Goal of the exercise - Exactly the lines from the start of the data through the line containing "return 1.0 - np.abs(wander(points, spacing, octaves, start))" should be output, with both ends kept and nothing added.
========
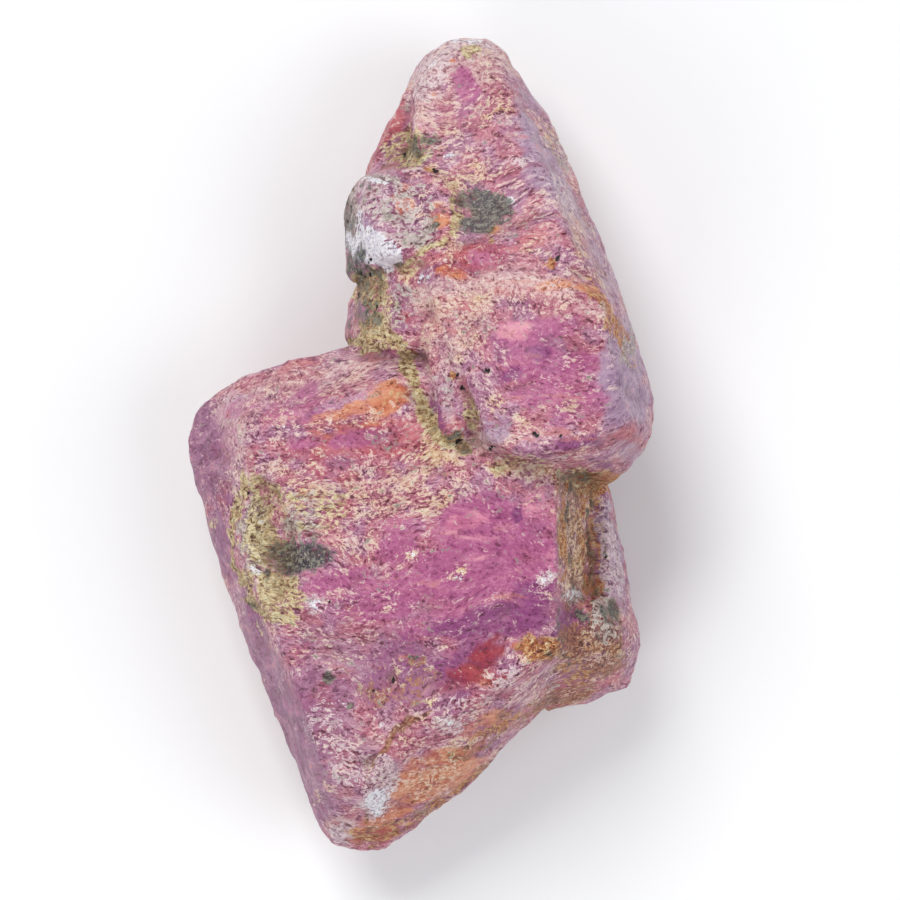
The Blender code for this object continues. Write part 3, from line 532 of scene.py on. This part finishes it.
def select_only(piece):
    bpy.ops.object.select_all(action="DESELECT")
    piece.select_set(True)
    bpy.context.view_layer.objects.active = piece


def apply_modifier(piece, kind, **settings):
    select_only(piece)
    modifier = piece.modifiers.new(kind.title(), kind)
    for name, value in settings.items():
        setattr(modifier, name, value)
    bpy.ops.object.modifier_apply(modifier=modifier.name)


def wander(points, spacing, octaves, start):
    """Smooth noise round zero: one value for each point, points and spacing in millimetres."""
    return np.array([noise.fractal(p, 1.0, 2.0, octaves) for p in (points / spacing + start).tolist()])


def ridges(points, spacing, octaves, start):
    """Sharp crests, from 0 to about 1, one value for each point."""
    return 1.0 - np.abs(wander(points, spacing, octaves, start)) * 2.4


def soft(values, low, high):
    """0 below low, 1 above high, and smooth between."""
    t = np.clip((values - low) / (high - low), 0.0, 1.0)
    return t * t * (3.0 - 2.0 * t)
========
Exercise answer -
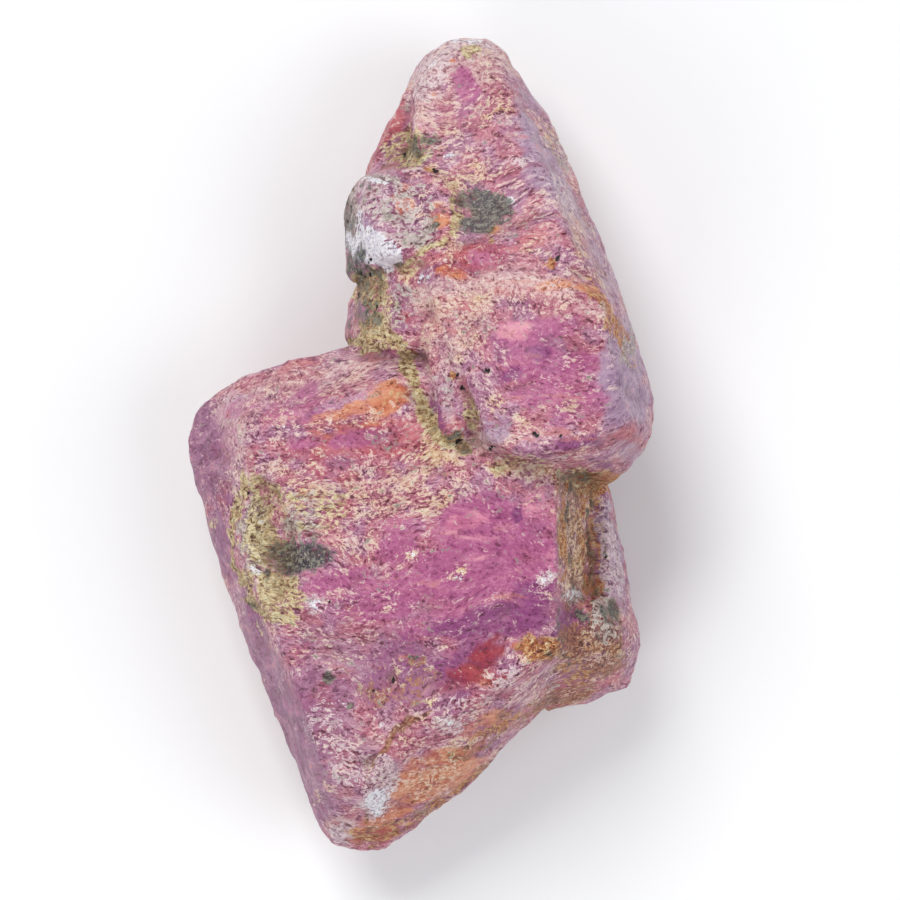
The Blender code for this object continues. Write part 3, from line 532 of scene.py on. This part finishes it.
def select_only(piece):
    bpy.ops.object.select_all(action="DESELECT")
    piece.select_set(True)
    bpy.context.view_layer.objects.active = piece


def apply_modifier(piece, kind, **settings):
    select_only(piece)
    modifier = piece.modifiers.new(kind.title(), kind)
    for name, value in settings.items():
        setattr(modifier, name, value)
    bpy.ops.object.modifier_apply(modifier=modifier.name)


def wander(points, spacing, octaves, start):
    """Smooth noise round zero: one value for each point, points and spacing in millimetres."""
    return np.array([noise.fractal(p, 1.0, 2.0, octaves) for p in (points / spacing + start).tolist()])


def ridges(points, spacing, octaves, start):
    """Sharp crests, from 0 to about 1, one value for each point."""
    return 1.0 - np.abs(wander(points, spacing, octaves, start)) * 2.4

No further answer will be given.